Tycho Brahe did what the Mayans did, 600 years later and in even more detail. He had the best primary data for the positions of celestial objects in the sky at the time. It was this high quality data that enabled Kepler to work out elliptical orbits for the planets.

A new website, Neurotycho.org, is set out on a similar mission. There, you can download data from primate experiments and reanalyze it. The setup seems as if they’ll accept data from other people at some point, but so far, it’s a one lab show. That one lab is Naotaka Fujii’s RIKEN lab.

There are similar efforts elsewhere in neuroscience. What’s unique about Neurotycho is that they seem to be reaching out to a very general audience. They also have a wiki with more details.

For the next two weeks, you can get a personal 1 year subscription to any of the Nature publications for a price equal to that journal’s impact factor. (link) (via xcorr)

Wolfram is pushing a new document format called Computable Document Format (CDF). It looks like PDF + embedded Java apps.

One the one hand, there’s the xkcd viewpoint. This is basically just another step in the evolution of Mathematica’s native file format. And right now, Mathematica 8 is the only way to author a CDF file. Alternatively, one can simply author a webpage with embedded Java apps, or maybe even HTML5. Then everyone can use it, anyone can modify it, and most platforms will play it. On the other hand, web pages don’t print out as nicely as PDFs (CDFs should print out as nicely), and it can be a bit messy to download and view a webpage with embedded apps offline.

So maybe there’s a future for CDF. Although the same basic results can be obtained using HTML5 or Java, Mathematica makes it very easy to create some types of interactive infographics. Arguably, it’s possibly exactly what Elsevier’s Executable Paper Challenge is looking for. However, it’s a closed format. Although Wolfram says the specification is public, the restrictions are perhaps enough to prevent wider adoption. There’s only a player for people who don’t own Mathematica (~500 MB download).

It’s hard to get people to install another player on their computer. Flash had success because of streaming video. Shockwave got people to install it for games. I think it will be a challenge to get readers of the NY Times to en mass download another player for their browser just so that they can see an infographic.

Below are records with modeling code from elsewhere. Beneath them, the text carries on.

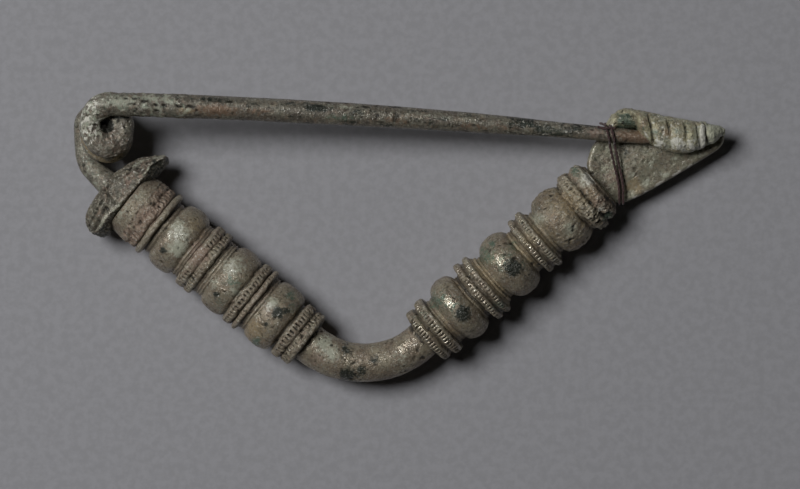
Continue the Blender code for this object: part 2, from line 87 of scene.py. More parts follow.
LEFT_ARM = (
    cone(4.55, 4.5, 3.75, rough=0.1, green=0.12, crust=0.1),
    cone(1.38, 4.68, 4.5, rough=0.3, warm=0.2),
    ring(1.24, 4.68, edge=0.08, warm=0.75, rough=1.15),
    ring(1.24, 4.7, edge=0.16, milling=(40, 0.22, 0.5, 0.3, 1.6), warm=1, rough=1.3),
    plain(0.14, 4.35, warm=0.5),
    ring(0.96, 4.93, warm=0.1, rough=0.6),
    plain(0.95, 3.9, lines=1, warm=0.2),
    bead(4.13, 4.95, 3.75, crust=0.2, rough=0.2, shine=0.7),
    plain(0.96, 4.1, lines=2, warm=0.4),
    ring(1.51, 4.95, milling=(46, 0.3, 0.6, 0.12, 1), warm=0.5, rough=0.4),
    ring(1.24, 4.93, milling=(46, 0.32, 0.42, 0.22, 0.75), warm=0.1, rough=0.35),
    plain(1.38, 4.1, lines=3, warm=0.3),
    bead(4.13, 4.95, 3.75, rough=0.1, shine=0.6),
    ring(1.51, 4.95, milling=(48, 0.34, 0.6, 0.14, 0.15), warm=0.35, rough=0.35),
    plain(0.14, 4.35),
    ring(0.83, 4.93, milling=(50, 0.26, 0.45, 0.18, 0.9), warm=0.5, rough=0.4),
    plain(0.83, 4.1, lines=2, warm=0.4),
    bead(4.4, 4.84, 3.6, rough=0.35, ochre=0.15, shine=0.6),
    plain(0.41, 3.6),
    ring(1.51, 4.33, milling=(42, 0.4, 0.55, 0.2, 0), warm=0.3, rough=0.5),
    ring(1.65, 4.1, milling=(40, 0.26, 0.35, 0.14, 0.6), warm=0.3, rough=1.2),
    plain(0.56, 2.75),
)
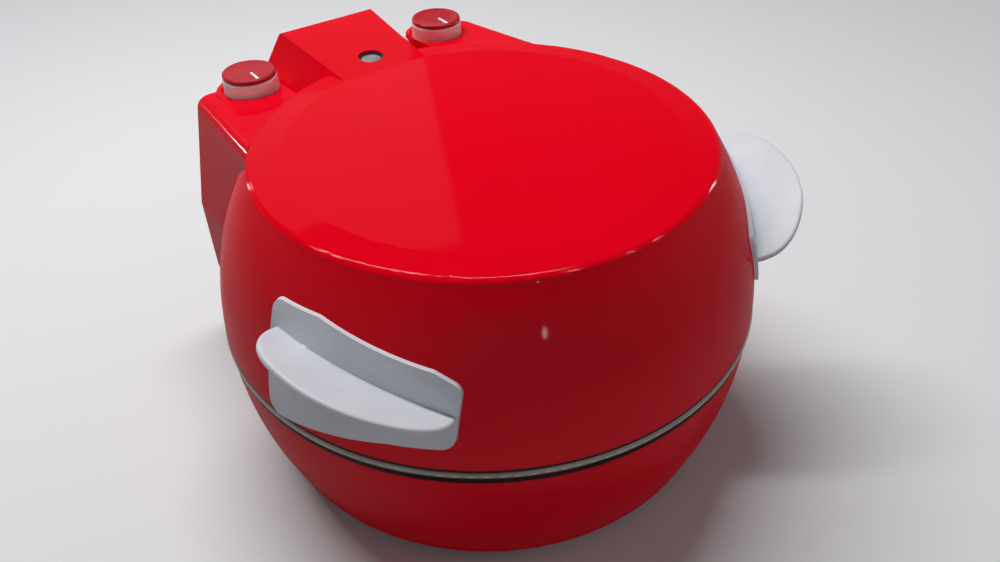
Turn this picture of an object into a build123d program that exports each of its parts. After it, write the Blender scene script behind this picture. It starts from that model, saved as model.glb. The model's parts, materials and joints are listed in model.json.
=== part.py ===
from build123d import *
import math
import os

# Countertop pizza maker: a round bowl with a stone in a steel pan, and a domed lid on a rear hinge.
# All sizes in mm. X runs left to right, Y front to back, Z up, and Z = 0 is under the feet.

# Driving dimensions; heights called rise or level are taken from the seam between lid and bowl
seam_height = 106.0
seam_radius = 174.6
lid_rise = 106.0
lid_rim_radius = seam_radius - 33.6
bowl_depth = 100.0
stone_thickness = 12.0
wall = 2.5
housing_wall = 3.0
sheet = 0.8
foot_height = 6.0
housing_half_width = 128.5
pin_radius = 3.0
knob_side = 77.0
knob_skirt_radius = 19.3
knob_cap_radius = 18.6
tube_radius = 3.3

# What follows from them: housing, neck and hinge stand behind the seam circle, controls hang from the lid
housing_rear = seam_radius + 20.4
neck_rear = seam_radius + 32.4
hinge_back = seam_radius + 15.4
hinge_rise = lid_rise - 24.0
knob_back = seam_radius + 0.4
stone_radius = seam_radius - 22.6

# Named clearances
running_gap = 0.05
rest_gap = 0.3
screw_gap = 0.05
swing_gap = 2.5

# The rolled edge of the pan shows as the ring between lid and bowl
bead_radius = 2.8
bead_circle = seam_radius - 2.2
bead_level = -1.8
bowl_rim = bead_level - bead_radius
lid_foot = bead_level + bead_radius + rest_gap

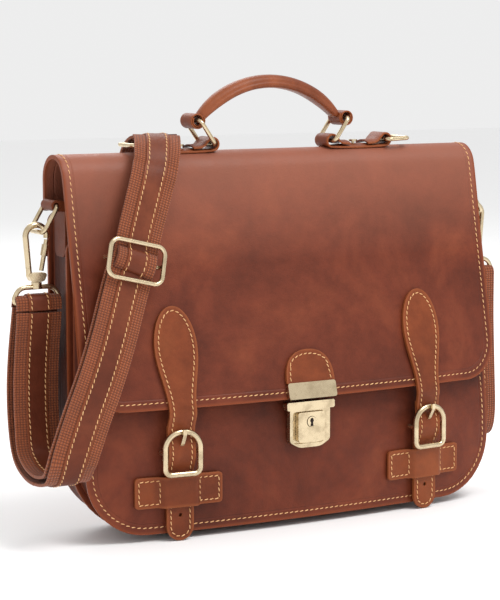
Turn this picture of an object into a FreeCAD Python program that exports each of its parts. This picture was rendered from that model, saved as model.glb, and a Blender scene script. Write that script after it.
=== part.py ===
import FreeCAD, Part
import math
import os
from FreeCAD import Vector, Placement, Rotation

# Satchel bag, millimetres. X to the right, -Y to the front, +Z up.
# The origin is the middle of the divider panel's bottom edge.

SIZES = {
    "panel_half_width": 192, "flap_half_width": 195, "panel_thickness": 3, "flap_thickness": 3.5,
    "back_y": 36, "back_height": 260, "back_corner": 87,
    "divider_height": 240, "divider_corner": 69,
    "front_y": -32, "front_foot": 5.5, "front_bend": 76, "front_top_y": -4, "front_height": 255,
    "front_corner": 50, "front_bulge": 15,
    "fold_y": 16, "fold_z": 285.5, "fold_radius": 20,
    "flap_foot": 106.5, "flap_foot_y": -39.5, "flap_corner": 33,
    "gusset_half_width": 186, "gusset_thickness": 2.5, "gusset_foot": 8, "gusset_corner": 62,
    "rear_gusset_top": 254, "front_gusset_top": 233, "rear_gusset_depth": 30.9, "gusset_gap": 0.3,
    "board_length": 230, "board_depth": 27, "board_thickness": 2.5,
    "closure_x": 116.5, "strap_width": 23, "strap_thickness": 2.6, "teardrop_width": 37,
    "keeper_width": 75, "keeper_height": 25, "keeper_z": 27.3,
    "buckle_width": 34.4, "buckle_height": 38.4, "buckle_z": 71.5, "buckle_wire": 2.3,
    "lock_width": 38, "lock_height": 32.5, "lock_depth": 5, "lock_z": 65, "lock_barrel_z": 86.5,
    "lock_plate_width": 45, "lock_plate_height": 13.5,
    "strip_inner_x": 57, "strip_outer_x": 110, "strip_thickness": 3.2, "loop_radius": 4.8, "loop_bore": 2.35,
    "loop_z": 310.7, "loop_length": 20, "ring_wire": 1.8, "ring_width": 27, "top_ring_x": 131, "rivet_x": 83,
    "grip_z": 360.6, "grip_width": 15, "grip_height": 10.5, "grip_end_x": 70.5,
    "grip_end_z": 330, "wrap_radius": 5.6, "wrap_bore": 2.7, "wrap_length": 20,
    "tab_width": 20, "tab_thickness": 3, "side_loop_x": 196.5, "side_loop_z": 266,
    "side_ring_x": 209, "side_ring_z": 245.6, "side_ring_width": 26,
    "hook_x": 210, "hook_y": 17, "hook_z": 210.4, "hook_wire": 2.4, "hook_height": 40.5,
    "gate_radius": 1.9, "gate_length": 25,
    "strap_ring_z": 190, "strap_ring_width": 42, "strap_ring_wire": 2,
    "webbing_width": 38, "webbing_thickness": 2.2, "slider_width": 48, "slider_height": 30,
}

doc = FreeCAD.newDocument("satchel")
sheet = doc.addObject("Spreadsheet::Sheet", "Sizes")
for row, (alias, value) in enumerate(SIZES.items(), 1):
    sheet.set("A%d" % row, alias)
    sheet.set("B%d" % row, str(value))
    sheet.setAlias("B%d" % row, alias)
doc.recompute()

parts = []


def size(name):
    return float(SIZES[name])


def new_body(label):
    body = doc.addObject("PartDesign::Body", label)
    body.Label = label
    parts.append(body)
    return body


def sketch(body, role, geometry, offset=None):
    """A closed or open outline on one of the body's origin planes, moved along its normal."""
    item = body.newObject("Sketcher::SketchObject", body.Label + "_sketch")
    plane = [f for f in body.Origin.OriginFeatures if f.Role == role][0]
    item.AttachmentSupport = [(plane, "")]
    item.MapMode = "FlatFace"
    item.addGeometry(geometry, False)
    if offset is not None:
        item.setExpression("AttachmentOffset.Base.z", str(offset))
    return item


def rounded(points, closed=True):
    """Lines through (x, y, corner radius) points, with an arc at every rounded corner."""
    count = len(points)
    ends = []
    arcs = {}
    for i, (x, y, r) in enumerate(points):
        here = Vector(x, y, 0)
        if r <= 0 or (not closed and i in (0, count - 1)):
            ends.append((here, here))
            continue
        back = Vector(*points[i - 1][:2], 0) - here
        ahead = Vector(*points[(i + 1) % count][:2], 0) - here
        half = back.getAngle(ahead) / 2
        back.normalize()
        ahead.normalize()
        reach = r / math.tan(half)
        axis = back + ahead
        axis.normalize()
        first, last = here + back * reach, here + ahead * reach
        middle = here + axis * (r / math.sin(half) - r)
        arcs[i] = Part.Arc(first, middle, last)
        ends.append((first, last))
    shapes = []
    for i in range(count):
        if i in arcs:
            shapes.append(arcs[i])
        if closed or i < count - 1:
            start, end = ends[i][1], ends[(i + 1) % count][0]
            if (end - start).Length > 1e-4:
                shapes.append(Part.LineSegment(start, end))
    return shapes


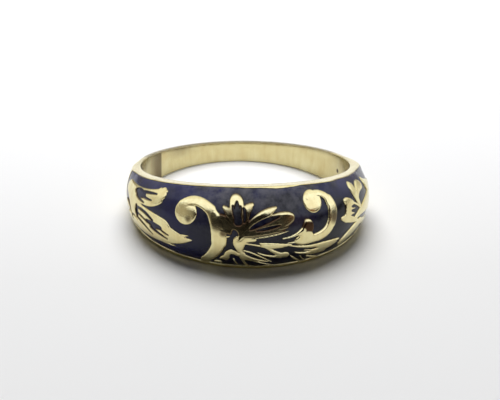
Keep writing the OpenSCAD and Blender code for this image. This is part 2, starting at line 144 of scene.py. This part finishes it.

See that 23% bar for the RealOne player? And that’s for streaming media, a very broad market. What does Wolfram expect for such a narrow application? No matter how optimistic they are, why would they want to do this? They have to support this software for a bunch of different platforms, including mobile devices. This includes direct customer support and keeping up with changes to the platforms, security, etc. All for free. If Mathematica offered an “Export to HTML5″ option, they’d sell more software. Because then authors would know that everyone can see what they produce, without having to download another player.

So perhaps CDF is a bit like Wolfram Alpha: utterly useless outside of a very narrow field of applications, in which it performs utterly beautifully.

But that’s where the problem lies. I downloaded the player and tried out several of the CDFs. They were ugly and inefficient.

Note the lack of antialiasing. The animation wasn’t very smooth either. I’ve seen much better results with Java and HTML5. I think Processing is probably a better path towards this sort of thing. And that is free and outputs Java.

You can hide source code inline, and that’s nice. But it’s not a particularly innovative feature. Basically there’s a place to click on the right margin that expands a block of source code.

To cap it all off, the typesetting doesn’t seem to be as rich as that of PDF. It really looks like a webpage. The equations look good, as we would expect, but they don’t always select and highlight in intuitive ways. So if you want to cut and paste, it can be frustrating.

Overall, it’s hard to get too excited about CDF. It’s a way to get people to see a Mathematica document when they don’t have the software. But it only works when the intended audience is more likely to download the player than the author is likely to write it up in more standard web technology.